• **RAW DATA**:
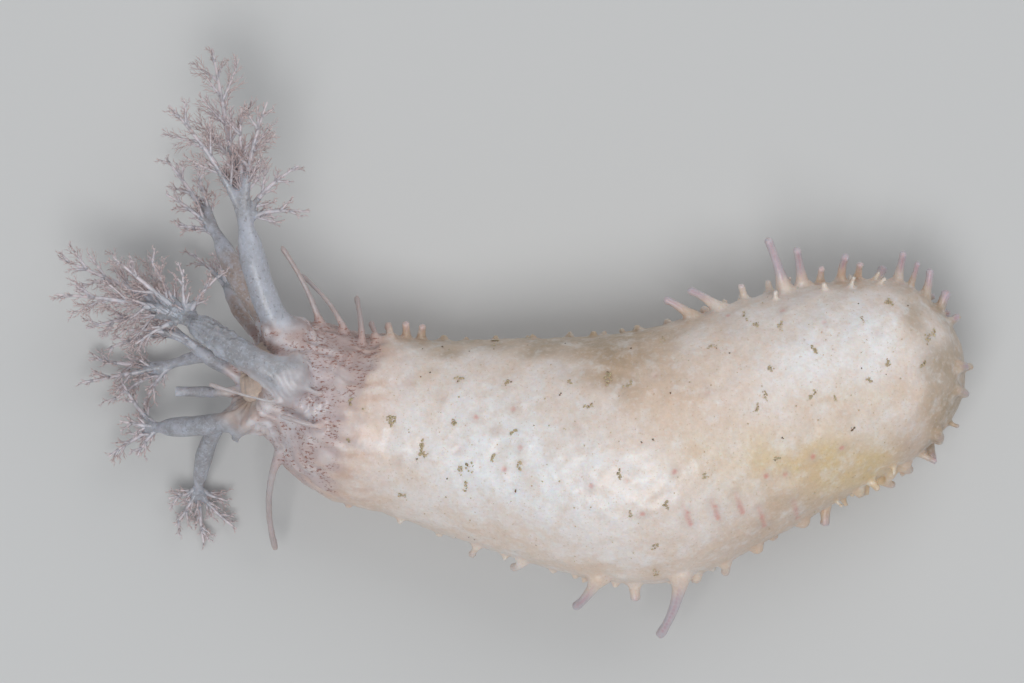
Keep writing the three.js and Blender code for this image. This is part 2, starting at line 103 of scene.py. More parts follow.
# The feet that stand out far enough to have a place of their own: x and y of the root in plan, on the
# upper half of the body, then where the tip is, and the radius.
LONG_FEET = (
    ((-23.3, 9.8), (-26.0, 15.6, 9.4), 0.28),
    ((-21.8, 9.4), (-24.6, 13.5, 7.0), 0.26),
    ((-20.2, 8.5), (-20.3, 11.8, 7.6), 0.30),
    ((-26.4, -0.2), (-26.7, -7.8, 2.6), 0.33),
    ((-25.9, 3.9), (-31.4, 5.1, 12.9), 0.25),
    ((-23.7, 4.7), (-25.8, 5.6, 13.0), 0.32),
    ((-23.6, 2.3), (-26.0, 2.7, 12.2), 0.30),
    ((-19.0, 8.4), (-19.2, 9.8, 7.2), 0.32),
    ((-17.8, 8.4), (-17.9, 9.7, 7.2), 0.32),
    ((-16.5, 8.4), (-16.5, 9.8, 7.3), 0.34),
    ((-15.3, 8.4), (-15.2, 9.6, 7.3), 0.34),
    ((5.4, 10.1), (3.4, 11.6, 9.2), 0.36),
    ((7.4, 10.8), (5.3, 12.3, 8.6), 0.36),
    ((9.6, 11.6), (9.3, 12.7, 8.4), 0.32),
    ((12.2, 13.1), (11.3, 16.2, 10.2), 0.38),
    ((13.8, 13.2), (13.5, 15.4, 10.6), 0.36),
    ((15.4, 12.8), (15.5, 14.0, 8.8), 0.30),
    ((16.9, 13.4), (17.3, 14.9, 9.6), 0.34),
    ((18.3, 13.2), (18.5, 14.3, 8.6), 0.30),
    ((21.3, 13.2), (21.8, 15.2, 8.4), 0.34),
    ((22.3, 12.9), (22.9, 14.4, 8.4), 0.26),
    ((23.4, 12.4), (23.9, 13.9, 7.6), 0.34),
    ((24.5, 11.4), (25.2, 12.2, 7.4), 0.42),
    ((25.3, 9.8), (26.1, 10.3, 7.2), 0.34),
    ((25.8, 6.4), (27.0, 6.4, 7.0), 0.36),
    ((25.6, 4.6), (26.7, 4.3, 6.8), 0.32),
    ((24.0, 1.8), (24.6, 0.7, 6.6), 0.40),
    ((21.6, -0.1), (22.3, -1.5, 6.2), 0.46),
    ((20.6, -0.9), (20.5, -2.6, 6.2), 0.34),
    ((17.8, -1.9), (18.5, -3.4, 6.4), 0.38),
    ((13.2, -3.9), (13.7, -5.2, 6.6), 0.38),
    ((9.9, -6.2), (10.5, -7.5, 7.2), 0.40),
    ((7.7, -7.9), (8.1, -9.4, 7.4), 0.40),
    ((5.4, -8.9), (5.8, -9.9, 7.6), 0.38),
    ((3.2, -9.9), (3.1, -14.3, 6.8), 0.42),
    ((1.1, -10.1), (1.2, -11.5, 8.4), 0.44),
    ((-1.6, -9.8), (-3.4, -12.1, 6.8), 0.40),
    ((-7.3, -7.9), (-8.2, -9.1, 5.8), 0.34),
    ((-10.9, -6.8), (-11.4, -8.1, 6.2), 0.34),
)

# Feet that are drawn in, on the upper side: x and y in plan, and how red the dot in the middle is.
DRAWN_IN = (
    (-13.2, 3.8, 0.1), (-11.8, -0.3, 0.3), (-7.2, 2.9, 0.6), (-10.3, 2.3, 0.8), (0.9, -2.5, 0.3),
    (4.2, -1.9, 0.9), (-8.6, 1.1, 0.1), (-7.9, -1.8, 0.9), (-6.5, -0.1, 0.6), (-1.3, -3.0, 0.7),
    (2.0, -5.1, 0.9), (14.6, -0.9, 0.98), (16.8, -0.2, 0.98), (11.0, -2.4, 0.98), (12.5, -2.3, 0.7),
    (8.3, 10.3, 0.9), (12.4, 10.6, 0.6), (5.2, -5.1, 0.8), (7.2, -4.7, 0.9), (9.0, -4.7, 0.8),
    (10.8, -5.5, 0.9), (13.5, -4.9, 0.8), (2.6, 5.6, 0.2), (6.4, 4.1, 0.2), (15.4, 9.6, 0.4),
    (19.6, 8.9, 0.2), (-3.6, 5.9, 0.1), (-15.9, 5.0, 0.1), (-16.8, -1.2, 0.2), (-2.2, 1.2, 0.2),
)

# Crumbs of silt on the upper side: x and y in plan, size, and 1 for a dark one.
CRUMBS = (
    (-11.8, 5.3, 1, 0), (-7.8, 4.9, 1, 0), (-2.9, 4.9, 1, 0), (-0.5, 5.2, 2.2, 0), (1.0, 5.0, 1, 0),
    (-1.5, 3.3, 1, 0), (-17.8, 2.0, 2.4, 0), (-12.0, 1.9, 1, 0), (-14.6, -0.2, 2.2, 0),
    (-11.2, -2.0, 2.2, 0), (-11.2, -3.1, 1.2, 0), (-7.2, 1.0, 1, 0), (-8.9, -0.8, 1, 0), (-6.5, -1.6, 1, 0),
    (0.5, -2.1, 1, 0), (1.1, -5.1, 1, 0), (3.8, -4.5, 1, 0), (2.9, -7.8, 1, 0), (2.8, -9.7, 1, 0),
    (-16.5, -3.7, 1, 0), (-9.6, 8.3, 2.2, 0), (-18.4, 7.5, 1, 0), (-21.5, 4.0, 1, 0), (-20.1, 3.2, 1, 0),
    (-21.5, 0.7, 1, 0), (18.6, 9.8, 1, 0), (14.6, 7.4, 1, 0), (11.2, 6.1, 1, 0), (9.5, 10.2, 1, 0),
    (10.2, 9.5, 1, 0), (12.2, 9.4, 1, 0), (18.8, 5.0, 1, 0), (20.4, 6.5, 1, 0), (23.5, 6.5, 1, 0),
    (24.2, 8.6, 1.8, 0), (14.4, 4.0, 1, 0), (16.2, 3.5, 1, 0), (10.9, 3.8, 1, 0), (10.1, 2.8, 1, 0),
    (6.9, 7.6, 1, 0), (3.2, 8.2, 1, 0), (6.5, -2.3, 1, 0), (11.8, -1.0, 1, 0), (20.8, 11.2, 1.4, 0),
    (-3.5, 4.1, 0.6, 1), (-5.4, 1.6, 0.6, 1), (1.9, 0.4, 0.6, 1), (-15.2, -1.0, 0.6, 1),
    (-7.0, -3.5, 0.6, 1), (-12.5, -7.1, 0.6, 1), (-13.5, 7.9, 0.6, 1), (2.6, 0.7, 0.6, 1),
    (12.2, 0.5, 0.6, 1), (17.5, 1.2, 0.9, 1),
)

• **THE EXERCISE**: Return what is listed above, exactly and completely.

• **ANSWER TO THIS EXERCISE**:
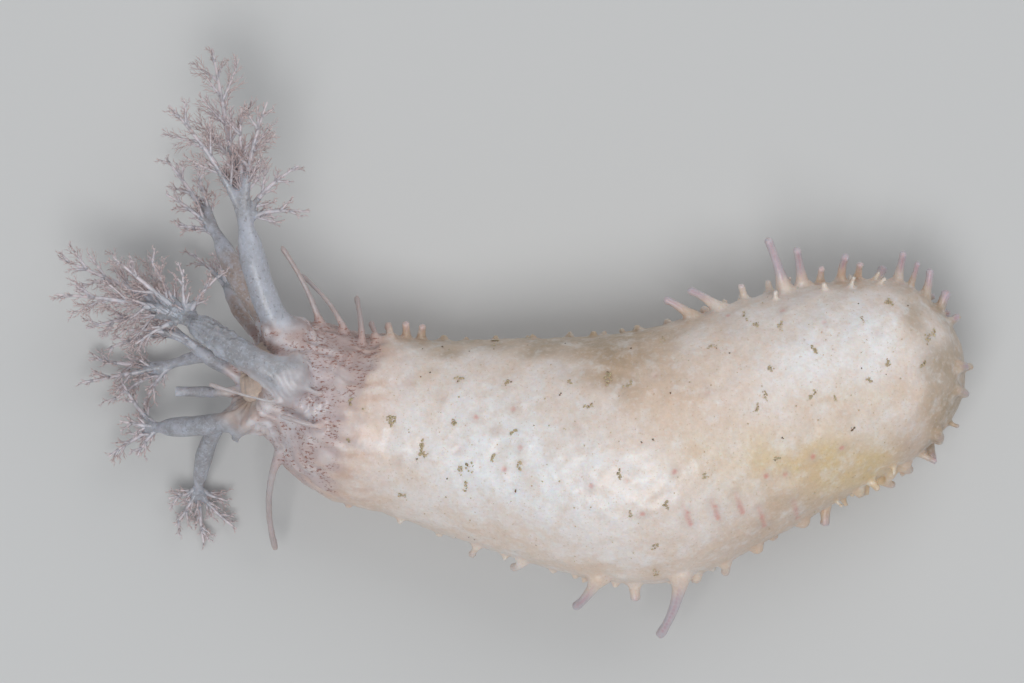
Keep writing the three.js and Blender code for this image. This is part 2, starting at line 103 of scene.py. More parts follow.
# The feet that stand out far enough to have a place of their own: x and y of the root in plan, on the
# upper half of the body, then where the tip is, and the radius.
LONG_FEET = (
    ((-23.3, 9.8), (-26.0, 15.6, 9.4), 0.28),
    ((-21.8, 9.4), (-24.6, 13.5, 7.0), 0.26),
    ((-20.2, 8.5), (-20.3, 11.8, 7.6), 0.30),
    ((-26.4, -0.2), (-26.7, -7.8, 2.6), 0.33),
    ((-25.9, 3.9), (-31.4, 5.1, 12.9), 0.25),
    ((-23.7, 4.7), (-25.8, 5.6, 13.0), 0.32),
    ((-23.6, 2.3), (-26.0, 2.7, 12.2), 0.30),
    ((-19.0, 8.4), (-19.2, 9.8, 7.2), 0.32),
    ((-17.8, 8.4), (-17.9, 9.7, 7.2), 0.32),
    ((-16.5, 8.4), (-16.5, 9.8, 7.3), 0.34),
    ((-15.3, 8.4), (-15.2, 9.6, 7.3), 0.34),
    ((5.4, 10.1), (3.4, 11.6, 9.2), 0.36),
    ((7.4, 10.8), (5.3, 12.3, 8.6), 0.36),
    ((9.6, 11.6), (9.3, 12.7, 8.4), 0.32),
    ((12.2, 13.1), (11.3, 16.2, 10.2), 0.38),
    ((13.8, 13.2), (13.5, 15.4, 10.6), 0.36),
    ((15.4, 12.8), (15.5, 14.0, 8.8), 0.30),
    ((16.9, 13.4), (17.3, 14.9, 9.6), 0.34),
    ((18.3, 13.2), (18.5, 14.3, 8.6), 0.30),
    ((21.3, 13.2), (21.8, 15.2, 8.4), 0.34),
    ((22.3, 12.9), (22.9, 14.4, 8.4), 0.26),
    ((23.4, 12.4), (23.9, 13.9, 7.6), 0.34),
    ((24.5, 11.4), (25.2, 12.2, 7.4), 0.42),
    ((25.3, 9.8), (26.1, 10.3, 7.2), 0.34),
    ((25.8, 6.4), (27.0, 6.4, 7.0), 0.36),
    ((25.6, 4.6), (26.7, 4.3, 6.8), 0.32),
    ((24.0, 1.8), (24.6, 0.7, 6.6), 0.40),
    ((21.6, -0.1), (22.3, -1.5, 6.2), 0.46),
    ((20.6, -0.9), (20.5, -2.6, 6.2), 0.34),
    ((17.8, -1.9), (18.5, -3.4, 6.4), 0.38),
    ((13.2, -3.9), (13.7, -5.2, 6.6), 0.38),
    ((9.9, -6.2), (10.5, -7.5, 7.2), 0.40),
    ((7.7, -7.9), (8.1, -9.4, 7.4), 0.40),
    ((5.4, -8.9), (5.8, -9.9, 7.6), 0.38),
    ((3.2, -9.9), (3.1, -14.3, 6.8), 0.42),
    ((1.1, -10.1), (1.2, -11.5, 8.4), 0.44),
    ((-1.6, -9.8), (-3.4, -12.1, 6.8), 0.40),
    ((-7.3, -7.9), (-8.2, -9.1, 5.8), 0.34),
    ((-10.9, -6.8), (-11.4, -8.1, 6.2), 0.34),
)

# Feet that are drawn in, on the upper side: x and y in plan, and how red the dot in the middle is.
DRAWN_IN = (
    (-13.2, 3.8, 0.1), (-11.8, -0.3, 0.3), (-7.2, 2.9, 0.6), (-10.3, 2.3, 0.8), (0.9, -2.5, 0.3),
    (4.2, -1.9, 0.9), (-8.6, 1.1, 0.1), (-7.9, -1.8, 0.9), (-6.5, -0.1, 0.6), (-1.3, -3.0, 0.7),
    (2.0, -5.1, 0.9), (14.6, -0.9, 0.98), (16.8, -0.2, 0.98), (11.0, -2.4, 0.98), (12.5, -2.3, 0.7),
    (8.3, 10.3, 0.9), (12.4, 10.6, 0.6), (5.2, -5.1, 0.8), (7.2, -4.7, 0.9), (9.0, -4.7, 0.8),
    (10.8, -5.5, 0.9), (13.5, -4.9, 0.8), (2.6, 5.6, 0.2), (6.4, 4.1, 0.2), (15.4, 9.6, 0.4),
    (19.6, 8.9, 0.2), (-3.6, 5.9, 0.1), (-15.9, 5.0, 0.1), (-16.8, -1.2, 0.2), (-2.2, 1.2, 0.2),
)

# Crumbs of silt on the upper side: x and y in plan, size, and 1 for a dark one.
CRUMBS = (
    (-11.8, 5.3, 1, 0), (-7.8, 4.9, 1, 0), (-2.9, 4.9, 1, 0), (-0.5, 5.2, 2.2, 0), (1.0, 5.0, 1, 0),
    (-1.5, 3.3, 1, 0), (-17.8, 2.0, 2.4, 0), (-12.0, 1.9, 1, 0), (-14.6, -0.2, 2.2, 0),
    (-11.2, -2.0, 2.2, 0), (-11.2, -3.1, 1.2, 0), (-7.2, 1.0, 1, 0), (-8.9, -0.8, 1, 0), (-6.5, -1.6, 1, 0),
    (0.5, -2.1, 1, 0), (1.1, -5.1, 1, 0), (3.8, -4.5, 1, 0), (2.9, -7.8, 1, 0), (2.8, -9.7, 1, 0),
    (-16.5, -3.7, 1, 0), (-9.6, 8.3, 2.2, 0), (-18.4, 7.5, 1, 0), (-21.5, 4.0, 1, 0), (-20.1, 3.2, 1, 0),
    (-21.5, 0.7, 1, 0), (18.6, 9.8, 1, 0), (14.6, 7.4, 1, 0), (11.2, 6.1, 1, 0), (9.5, 10.2, 1, 0),
    (10.2, 9.5, 1, 0), (12.2, 9.4, 1, 0), (18.8, 5.0, 1, 0), (20.4, 6.5, 1, 0), (23.5, 6.5, 1, 0),
    (24.2, 8.6, 1.8, 0), (14.4, 4.0, 1, 0), (16.2, 3.5, 1, 0), (10.9, 3.8, 1, 0), (10.1, 2.8, 1, 0),
    (6.9, 7.6, 1, 0), (3.2, 8.2, 1, 0), (6.5, -2.3, 1, 0), (11.8, -1.0, 1, 0), (20.8, 11.2, 1.4, 0),
    (-3.5, 4.1, 0.6, 1), (-5.4, 1.6, 0.6, 1), (1.9, 0.4, 0.6, 1), (-15.2, -1.0, 0.6, 1),
    (-7.0, -3.5, 0.6, 1), (-12.5, -7.1, 0.6, 1), (-13.5, 7.9, 0.6, 1), (2.6, 0.7, 0.6, 1),
    (12.2, 0.5, 0.6, 1), (17.5, 1.2, 0.9, 1),
)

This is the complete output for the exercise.